Needless to say, the sistema is a prison even for Putin himself. Its mere existence determines and limits the scope and the effect of his actions, but without it, he would not be able to act at all. Nevertheless, as the “head node”, Putin does have certain leverage over other parts of the system. If he is able to use this leverage wisely, he can preserve his privileged status.
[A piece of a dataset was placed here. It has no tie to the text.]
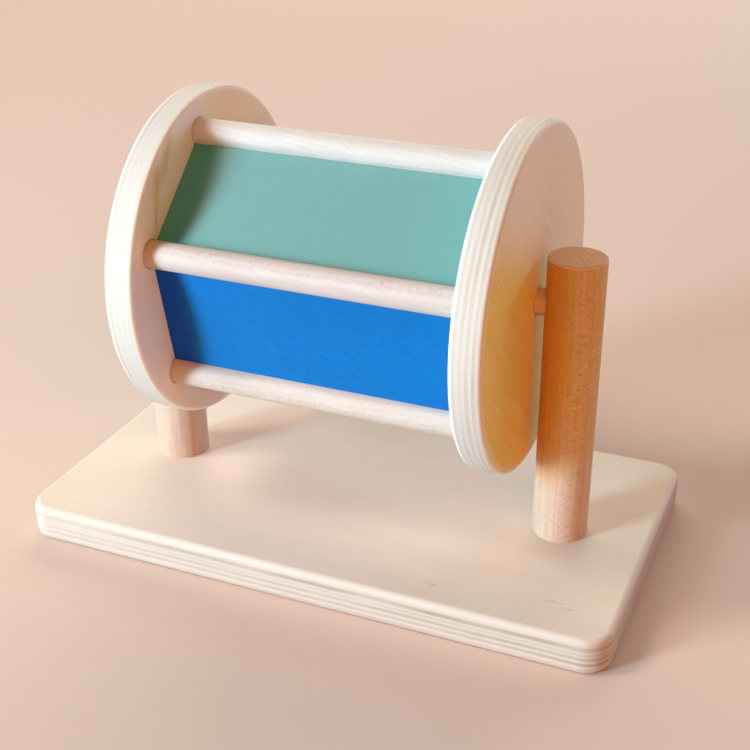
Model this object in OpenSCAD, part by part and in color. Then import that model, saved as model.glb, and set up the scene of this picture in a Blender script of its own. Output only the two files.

This is what he has been already doing so far, of course, but changing times call for changing strategies.

As I have blogged several times before, because of the actual (and looming) shortage of redistributable goodies to accommodate the Russian political elite (or, if you will, the sistema), Putin had to look for “sticks”. It is absolutely no surprise that Elvira Nabiullina, a Putin-loyalist, a technocrat with no strong connection to any of the power clans and with no strong political ambitions got to head a central bank, which was immediately beefed up with financial oversight functions. Just as it was no surprise that Putin’s “to-do-man” and former KGB friend Evgeny Shkolov got to head the interagency commission dealing with official’s property and business ownership. Another important oversight institution headed by another staunch Putin loyalist. Even in the State Duma, the handful of United Russia deputies that are tied directly to Putin are placed strategically to anti-corruption bodies. And now, unsurprisingly, Tatiana Golikova, yet another loyal technocrat will lead the Audit Chamber, yet another important oversight institution. In the sistema, direct connections are invaluable. And Putin is just about to have direct connections to institutions able to name, shame and – together with the Investigative Committee, another important bastion of the core system – punish any unruly officials.

In the years of abundance, Putin was the “decider”. In the years of want, he wants to be the “punisher”. And if the sistema is really an entity that cannot be circumvented or destroyed, having the upper hand over it pretty much equals to a mighty (if not almighty) trump card. Even in a system past its prime.